Volvió a casarse con otra pupila, María Teresa Poupin (con la que tuvo a su hija Maite), hija de un juez de la Corte Suprema de Chile y hermana de Arsenio Poupin, uno de los asesinados por Augusto Pinochet en el Palacio de la Moneda en 1973. La paradoja de este autoexiliado intelectual almeriense es que huyó de España abrumado por la falta de aire en la Universidad y se tropezó en Chile  con otra dictadura no menos cruenta.

Capítulo 5. El Heráclito andaluz
En el hombre Francisco Soler cabían muchos hombres a la vez: el dubitativo, el práctico, el suicida que fumaba dos cajetillas al día acompañadas de media docena de tazas de café y el deslumbrante filósofo: pensaba a borbotones y hablaba con frases breves, incisivas, temblorosas, como alguien que vivía en una inaudita cercanía a la muerte.




De Santiago pasó a la Universidad de Valparaíso, donde fue mentor de la mayoría de los actuales catedráticos y del exitoso escritor Antonio Skármeta, que lo recuerda como uno de sus maestros espirituales. Allí, una de las aulas lleva el nombre del garruchero, y allí escribió su obra póstuma más celebrada: Apuntes acerca del pensar de Heidegger.


Su modo de filosofar se basaba en la idea del pensamiento como recuerdo: hacer pasar por el corazón algo que ya estuvo en él.

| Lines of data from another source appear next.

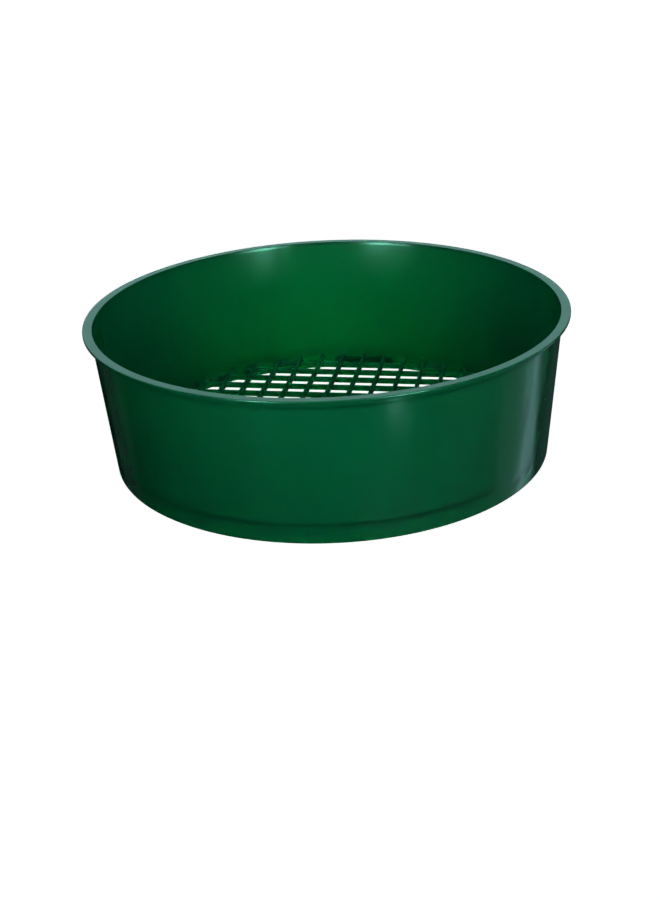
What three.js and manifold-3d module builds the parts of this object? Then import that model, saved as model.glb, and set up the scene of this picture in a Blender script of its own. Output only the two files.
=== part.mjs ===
// A round, tapered soil sieve moulded in one shot of green plastic: a thin drafted wall, a flat rim
// flange turned outwards at the top, a short foot ring at the bottom, and a flat mesh of crossed bars
// held a few millimetres above the foot. The moulding is given here as its features: the wall, the
// rim, the foot ring and every bar of the mesh is a body of its own, and they meet face to face.
// Millimetres, +Z up. The origin is the centre of the foot ring's underside, +X runs along the cross
// bars and +Y along the long bars.
import * as THREE from 'three';
import { mergeVertices } from 'three/addons/utils/BufferGeometryUtils.js';
import Module from 'manifold-3d';

const wasm = await Module();
wasm.setup();

// ---- driving dimensions -------------------------------------------------------------------------

const RIM_DIAMETER = 200;
const HEIGHT = 61;
const FLANGE_WIDTH = 4; // from the bowl's inner edge to the rim's outer edge
const FLANGE_THICKNESS = 1.2;
const WALL_TOP_THICKNESS = 1.0;
const FOOT_DIAMETER = 183.2;
const FOOT_THICKNESS = 1.5;

const CROSS_BAR_PITCH = 9.58;
const CROSS_BAR_WIDTH = 2.0;
const CROSS_BAR_HEIGHT = 2.3;
const LONG_BAR_PITCH = 10;
const LONG_BAR_WIDTH = 1.4;
const LONG_BAR_RISE = 1.0; // how far the long bars stand above the cross bars
const MESH_UNDERSIDE = 3.05; // height of the bars' lower faces above the foot

const LAND_DEPTH = 1.1; // how far a flat land stands in from the foot ring at its middle
const BAR_GAP = 0.3; // between a bar and what it runs into: the foot ring, a land or a crossing bar
const ROUND_SEGMENTS = 128; // a multiple of four, so that the lathe has points on both axes

// ---- sizes worked out from them -----------------------------------------------------------------

const RIM_RADIUS = RIM_DIAMETER / 2;
const BOWL_TOP_RADIUS = RIM_RADIUS - FLANGE_WIDTH;
const WALL_TOP_RADIUS = BOWL_TOP_RADIUS + WALL_TOP_THICKNESS;
const FOOT_RADIUS = FOOT_DIAMETER / 2;
const FOOT_INNER_RADIUS = FOOT_RADIUS - FOOT_THICKNESS;
const FLANGE_UNDERSIDE = HEIGHT - FLANGE_THICKNESS;

const CROSS_BAR_TOP = MESH_UNDERSIDE + CROSS_BAR_HEIGHT;
const MESH_TOP = CROSS_BAR_TOP + LONG_BAR_RISE;
const FOOT_RING_TOP = MESH_TOP;

// The wall is a straight cone inside and outside, so its radii follow from the height.
function innerRadius(z) {
  return THREE.MathUtils.lerp(FOOT_INNER_RADIUS, BOWL_TOP_RADIUS, z / HEIGHT);
}

function outerRadius(z) {
  return THREE.MathUtils.lerp(FOOT_RADIUS, WALL_TOP_RADIUS, z / HEIGHT);
}

const LAND_FACE = innerRadius(MESH_UNDERSIDE) - LAND_DEPTH; // from the middle to a land's flat face

// ---- materials ----------------------------------------------------------------------------------

function greenPlastic(color) {
  return new THREE.MeshStandardMaterial({ color, roughness: 0.3, metalness: 0 });
}

const wallGreen = greenPlastic(0x0a5a34);
const rimGreen = greenPlastic(0x2f7058);
const crossBarGreen = greenPlastic(0x105a3c);
const longBarGreen = greenPlastic(0x0a4a30);

// ---- geometry helpers ---------------------------------------------------------------------------

// A ring turned about Z from corners [radius, height] that run anticlockwise and close on themselves.
function turnedRing(corners) {
  const profile = [...corners, corners[0]].map(([r, z]) => new THREE.Vector2(r, z));
  return new THREE.LatheGeometry(profile, ROUND_SEGMENTS).rotateX(Math.PI / 2);
}

// A round solid whose side follows a radius function between two heights.
function turnedPlug(radiusAt, bottom, top) {
  const profile = [
    new THREE.Vector2(0, bottom),
    new THREE.Vector2(radiusAt(bottom), bottom),
    new THREE.Vector2(radiusAt(top), top),
    new THREE.Vector2(0, top),
  ];
  return new THREE.LatheGeometry(profile, ROUND_SEGMENTS).rotateX(Math.PI / 2);
}

function block(sizeX, sizeY, bottom, top, x = 0, y = 0) {
  const geometry = new THREE.BoxGeometry(sizeX, sizeY, top - bottom);
  return geometry.translate(x, y, (bottom + top) / 2);
}

function toSolid(geometry) {
  const bare = geometry.clone();
  bare.deleteAttribute('normal');
  bare.deleteAttribute('uv');
  const merged = mergeVertices(bare, 1e-4);
  return new wasm.Manifold(new wasm.Mesh({
    numProp: 3,
    vertProperties: new Float32Array(merged.attributes.position.array),
    triVerts: new Uint32Array(merged.index.array),
  }));
}

function toGeometry(solid) {
  const { numProp, vertProperties, triVerts } = solid.getMesh();
  const geometry = new THREE.BufferGeometry();
  geometry.setAttribute('position', new THREE.BufferAttribute(new Float32Array(vertProperties), numProp));
  geometry.setIndex(new THREE.BufferAttribute(new Uint32Array(triVerts), 1));
  geometry.computeVertexNormals();
  return geometry;
}

function named(name, geometry, material) {
  const mesh = new THREE.Mesh(geometry, material);
  mesh.name = name;
  return mesh;
}

// ---- the shell ----------------------------------------------------------------------------------

// The drafted wall of the bowl, from the mesh up to the level of the flange's underside.
function makeSideWall() {
  return named('side_wall', turnedRing([
    [innerRadius(FOOT_RING_TOP), FOOT_RING_TOP],
    [outerRadius(FOOT_RING_TOP), FOOT_RING_TOP],
    [outerRadius(FLANGE_UNDERSIDE), FLANGE_UNDERSIDE],
    [innerRadius(FLANGE_UNDERSIDE), FLANGE_UNDERSIDE],
  ]), wallGreen);
}

// The flat flange that turns outwards and stiffens the top edge. Its underside is divided where the
// wall's outer face meets it, so that the part standing free of the wall has faces of its own.
function makeRimFlange() {
  return named('rim_flange', turnedRing([
    [innerRadius(FLANGE_UNDERSIDE), FLANGE_UNDERSIDE],
    [outerRadius(FLANGE_UNDERSIDE), FLANGE_UNDERSIDE],
    [RIM_RADIUS, FLANGE_UNDERSIDE],
    [RIM_RADIUS, HEIGHT],
    [BOWL_TOP_RADIUS, HEIGHT],
  ]), rimGreen);
}

// The foot ring goes on round and below the mesh. Where a further bar would fall inside the wall, the
// ring has a flat land in its place, one on each of the four sides.
function makeFootRing() {
  let ring = toSolid(turnedRing([
    [FOOT_INNER_RADIUS, 0],
    [FOOT_RADIUS, 0],
    [outerRadius(FOOT_RING_TOP), FOOT_RING_TOP],
    [innerRadius(FOOT_RING_TOP), FOOT_RING_TOP],
  ]));
  const landWidth = RIM_RADIUS - LAND_FACE;
  const landMiddle = LAND_FACE + landWidth / 2;
  const wallCore = (z) => (innerRadius(z) + outerRadius(z)) / 2;
  const core = toSolid(turnedPlug(wallCore, MESH_UNDERSIDE, MESH_TOP));
  for (const side of [-1, 1]) {
    const crossLand = block(RIM_RADIUS, landWidth, MESH_UNDERSIDE, CROSS_BAR_TOP, 0, side * landMiddle);
    const longLand = block(landWidth, RIM_RADIUS, CROSS_BAR_TOP, MESH_TOP, side * landMiddle, 0);
    ring = ring.add(toSolid(crossLand).intersect(core));
    ring = ring.add(toSolid(longLand).intersect(core));
  }
  return named('foot_ring', toGeometry(ring), wallGreen);
}

// ---- the mesh -----------------------------------------------------------------------------------

// Cuts a straight bar to length, so that its ends follow the round inside of the foot ring.
function cutToBowl(bar, bottom, top) {
  const room = turnedPlug((z) => innerRadius(z) - BAR_GAP, bottom, top);
  return toSolid(bar).intersect(toSolid(room));
}

function twoDigits(number) {
  return String(number).padStart(2, '0');
}

// The cross bars lie in pairs either side of the middle, none of them on it.
function crossBarPlaces() {
  const perSide = Math.floor(LAND_FACE / CROSS_BAR_PITCH - 0.5) + 1;
  return Array.from({ length: 2 * perSide }, (_, i) => (i - perSide + 0.5) * CROSS_BAR_PITCH);
}

function makeCrossBars() {
  return crossBarPlaces().map((y, i) => {
    const bar = block(RIM_DIAMETER, CROSS_BAR_WIDTH, MESH_UNDERSIDE, CROSS_BAR_TOP, 0, y);
    const cut = toGeometry(cutToBowl(bar, MESH_UNDERSIDE, CROSS_BAR_TOP));
    return named(`cross_bar_${twoDigits(i + 1)}`, cut, crossBarGreen);
  });
}

// What the long bars are notched over: every cross bar, and the land beyond the last one.
function makeNotches() {
  const overBar = CROSS_BAR_WIDTH + 2 * BAR_GAP;
  const overLand = RIM_RADIUS - LAND_FACE + BAR_GAP;
  const notches = [
    ...crossBarPlaces().map((y) => block(RIM_DIAMETER, overBar, 0, CROSS_BAR_TOP, 0, y)),
    block(RIM_DIAMETER, overLand, 0, CROSS_BAR_TOP, 0, RIM_RADIUS - overLand / 2),
    block(RIM_DIAMETER, overLand, 0, CROSS_BAR_TOP, 0, overLand / 2 - RIM_RADIUS),
  ];
  return notches.map(toSolid).reduce((all, notch) => all.add(notch));
}

// The long bars pass over the cross bars and reach down between them to the mesh's underside. One of
// them runs through the middle.
function makeLongBars() {
  const reach = LAND_FACE - LONG_BAR_WIDTH;
  const perSide = Math.floor(reach / LONG_BAR_PITCH);
  const notches = makeNotches();
  const bars = [];
  for (let i = 0; i <= 2 * perSide; i += 1) {
    const x = (i - perSide) * LONG_BAR_PITCH;
    const bar = block(LONG_BAR_WIDTH, RIM_DIAMETER, MESH_UNDERSIDE, MESH_TOP, x, 0);
    const notched = cutToBowl(bar, MESH_UNDERSIDE, MESH_TOP).subtract(notches);
    bars.push(named(`long_bar_${twoDigits(i + 1)}`, toGeometry(notched), longBarGreen));
  }
  return bars;
}

// ---- the assembly -------------------------------------------------------------------------------

const shell = new THREE.Group();
shell.add(makeSideWall(), makeRimFlange(), makeFootRing());

const sieveMesh = new THREE.Group();
sieveMesh.add(...makeCrossBars(), ...makeLongBars());

const sieve = new THREE.Group();
sieve.add(shell, sieveMesh);

export default sieve;
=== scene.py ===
"""Finishes a moulded plastic soil sieve: smooth shell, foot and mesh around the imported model."""
import math

import bmesh
import bpy
from bpy.props import (
    FloatProperty,
    FloatVectorProperty,
    IntProperty,
    PointerProperty,
)
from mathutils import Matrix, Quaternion, Vector


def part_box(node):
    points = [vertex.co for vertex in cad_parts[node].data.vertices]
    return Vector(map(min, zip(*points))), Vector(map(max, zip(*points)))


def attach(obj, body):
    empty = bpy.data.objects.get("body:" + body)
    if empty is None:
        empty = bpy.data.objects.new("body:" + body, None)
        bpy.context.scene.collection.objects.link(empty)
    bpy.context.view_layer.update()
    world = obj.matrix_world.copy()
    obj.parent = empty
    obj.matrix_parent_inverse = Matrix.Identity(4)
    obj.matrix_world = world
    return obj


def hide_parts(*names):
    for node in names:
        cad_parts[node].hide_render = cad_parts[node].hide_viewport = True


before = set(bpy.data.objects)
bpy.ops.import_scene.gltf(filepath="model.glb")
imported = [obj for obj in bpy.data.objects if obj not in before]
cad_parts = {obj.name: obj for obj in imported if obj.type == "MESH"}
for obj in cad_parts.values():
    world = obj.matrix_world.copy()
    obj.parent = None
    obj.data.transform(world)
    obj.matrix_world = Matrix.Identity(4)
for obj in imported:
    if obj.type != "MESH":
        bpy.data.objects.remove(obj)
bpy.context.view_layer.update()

bl_info = {
    "name": "Soil sieve finisher",
    "version": (1, 0, 0),
    "blender": (4, 5, 0),
    "location": "View3D > Sidebar > Soil Sieve",
    "description": "Builds the smooth shell, foot, mesh and studio of a moulded soil sieve",
    "category": "Object",
}

MM = 0.001
SAME_POINT = 0.0001 * MM
SHELL_SHARP = 40.0  # degrees between faces from which the shell's edges stay hard
BAR_SHARP = 60.0  # the same for the mesh bars


# ---- what the frame says -----------------------------------------------------------------------

def radii_at(node, level):
    """The smallest and largest radius of a node's corners at a height, in metres."""
    near = 0.01 * MM
    corners = [v.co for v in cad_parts[node].data.vertices if abs(v.co.z - level) < near]
    radii = [math.hypot(c.x, c.y) for c in corners]
    return min(radii), max(radii)


def named_bars(stem):
    """The boxes of the mesh bars whose node names start with a stem, in order."""
    return [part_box(name) for name in sorted(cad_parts) if name.startswith(stem)]


class Shape:
    """Levels, radii and bar places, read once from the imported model."""

    foot_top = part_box("foot_ring")[1].z
    flange_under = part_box("rim_flange")[0].z
    rim_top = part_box("rim_flange")[1].z
    foot_inner, foot_outer = radii_at("foot_ring", 0.0)
    seam_inner, seam_outer = radii_at("side_wall", foot_top)
    wall_inner, wall_outer = radii_at("side_wall", flange_under)
    bowl_mouth, rim_outer = radii_at("rim_flange", rim_top)
    cross_bars = named_bars("cross_bar")
    long_bars = named_bars("long_bar")
    # the only faces of the foot ring that look squarely along -Y are those of the land at +Y
    land_face = min(face.center.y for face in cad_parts["foot_ring"].data.polygons
                    if face.normal.y < -0.9999)


def inner_radius(z):
    """The bowl's inner radius at a height: a straight cone."""
    share = z / Shape.rim_top
    return Shape.foot_inner + share * (Shape.bowl_mouth - Shape.foot_inner)


def outer_radius(z):
    """The wall's outer radius at a height: a straight cone."""
    share = z / Shape.flange_under
    return Shape.foot_outer + share * (Shape.wall_outer - Shape.foot_outer)


# ---- settings ----------------------------------------------------------------------------------

class SieveShellSettings(bpy.types.PropertyGroup):
    """Finish of the wall, rim and foot."""

    turn_steps: IntProperty(
        name="Steps round", description="Faces round the shell", default=720, min=64)
    rim_round: FloatProperty(
        name="Rim edge round", description="Radius on the flange's edges",
        default=0.35 * MM, min=0.0, unit="LENGTH")
    under_rim_fillet: FloatProperty(
        name="Fillet under rim", description="Radius between the wall and the flange's underside",
        default=1.2 * MM, min=0.0, unit="LENGTH")
    foot_round: FloatProperty(
        name="Foot edge round", description="Radius on the foot's lower edges",
        default=0.35 * MM, min=0.0, unit="LENGTH")
    sink_depth: FloatProperty(
        name="Sink mark depth", description="How far the wall sinks where a bar runs into it",
        default=0.07 * MM, min=0.0, unit="LENGTH")
    wall_colour: FloatVectorProperty(
        name="Wall green", description="Colour of the bowl", subtype="COLOR",
        size=4, default=(0.0006, 0.093, 0.035, 1.0), min=0.0, max=1.0)
    rim_colour: FloatVectorProperty(
        name="Rim green", description="Colour of the rim flange", subtype="COLOR",
        size=4, default=(0.0008, 0.090, 0.036, 1.0), min=0.0, max=1.0)


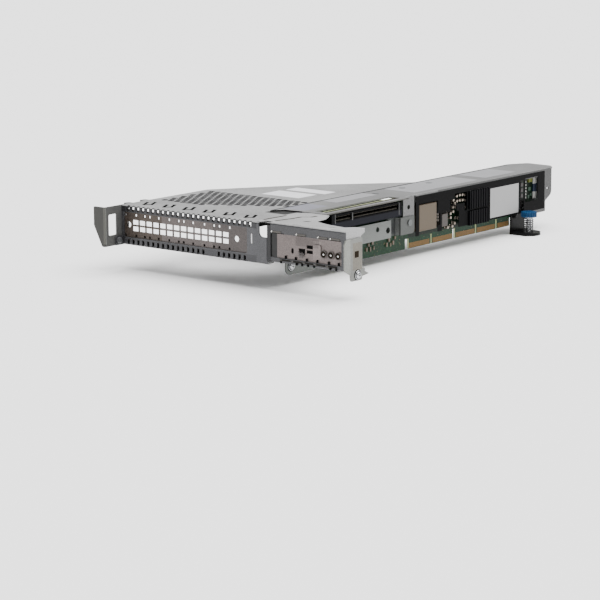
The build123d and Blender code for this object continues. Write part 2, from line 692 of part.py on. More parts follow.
# Spine: top channel over the board, with its slot, tab, lip and far cheek
with BuildPart() as spine:
    with BuildSketch(level(cage_height)):
        with BuildLine():
            FilletPolyline(
                (spine_left + spine_horn_width, spine_front - spine_step / 2),
                (spine_left + spine_horn_width * 3, spine_front), (strip_right, spine_front),
                (strip_right, strip_end), (spine_right, strip_end),
                (spine_right, spine_rear - spine_right_cut[1]),
                (spine_right - spine_right_cut[0], spine_rear - spine_rear_skew),
                (spine_left + spine_left_cut[0], spine_rear),
                (spine_left, spine_rear - spine_left_cut[1]), (spine_left, spine_front - spine_horn),
                radius=[1, 1, 1, 2, 1, 2, 4, 4, 3, 0.5], close=True,
            )
        make_face()
        span(board_face - board_slot_reach, spine_right, frame_depth + board_slot_front, board_slot_rear,
             mode=Mode.SUBTRACT)
        with Locations(*[(spine_rivet_x, y) for y in spine_rivets_y]):
            Circle(rivet_radius, mode=Mode.SUBTRACT)
    extrude(amount=sheet)
    with BuildSketch(upright(spine_right - sheet)):
        span(strip_end, tab_rear, tab_foot, frame_top)
        fillet(vertices().group_by(Axis.Z)[0], 2)
        with Locations((rail_rivet_y, tab_hole_z)):
            Circle(tab_hole_radius, mode=Mode.SUBTRACT)
        with Locations((rail_rivet_y, rail_rivet_z)):
            Circle(rivet_radius, mode=Mode.SUBTRACT)
        with BuildLine():
            FilletPolyline(
                (lip_front, frame_top), (lip_front, lip_foot), (cheek_front, lip_foot),
                (cheek_front, cheek_toe_top), (cheek_toe_front, cheek_toe_top),
                (cheek_toe_front, cheek_toe_foot), (cheek_toe_rear, cheek_toe_foot),
                (cheek_toe_rear, cheek_foot - 5), (cheek_rear, cheek_foot), (cheek_rear, frame_top),
                radius=[0, 0, 1, 1, 0, 1, 1, 1, 5, 0], close=True,
            )
        make_face()
        with Locations((cheek_hole_y, cheek_hole_z)):
            Circle(1.2, mode=Mode.SUBTRACT)
    extrude(amount=sheet)
    with BuildSketch(upright(spine_left)):
        span(tail_y + seat_gap, spine_rear - spine_left_cut[1] - 2,
             cage_height - 4, cage_height + sheet / 2)
    extrude(amount=sheet)
spine.part.label = "spine"

with BuildPart() as spine_rivets:
    for z0, depth, radius in (
        (plate_foot - rivet_head, rivet_head, rivet_head_radius),
        (plate_foot, 2 * sheet, rivet_radius - shank_clearance),
        (frame_top, rivet_head / 2, rivet_head_radius),
    ):
        with BuildSketch(level(z0)):
            with Locations(*[(spine_rivet_x, y) for y in spine_rivets_y]):
                Circle(radius)
        extrude(amount=depth)
spine_rivets.part.label = "spine_rivets"

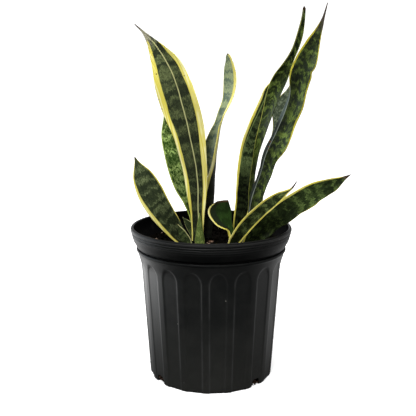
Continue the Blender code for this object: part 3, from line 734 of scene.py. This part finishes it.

Capítulo 6. En  la tumba de su madre.
En 1978 decidió volver un tiempo a España, a su Garrucha, en un emocionante viaje, con su mujer y dos de sus hijos. Allí se hospedó por unos días, con su hermano Pedro, en casa de Mariquita de la Posá; allí volvió a saborear las sardinas frescas de la barca, a oír el recio acento de los marineros en la barbería, a las mujeres cantando coplas mientras baldeaban el portal; allí volvió a bañarse en el mar de su infancia y allí visitó por primera vez la tumba de su progenitora Isabel, con la culpa infinita que solo siente un hijo que no pudo asistir a las últimas horas de una madre. Francisco Soler volvió a Chile y falleció de un infarto en su casa de Viña del Mar, en 1982, con solo 58 años, tan celebrado en su país de adopción, como desconocido en el de su nacimiento.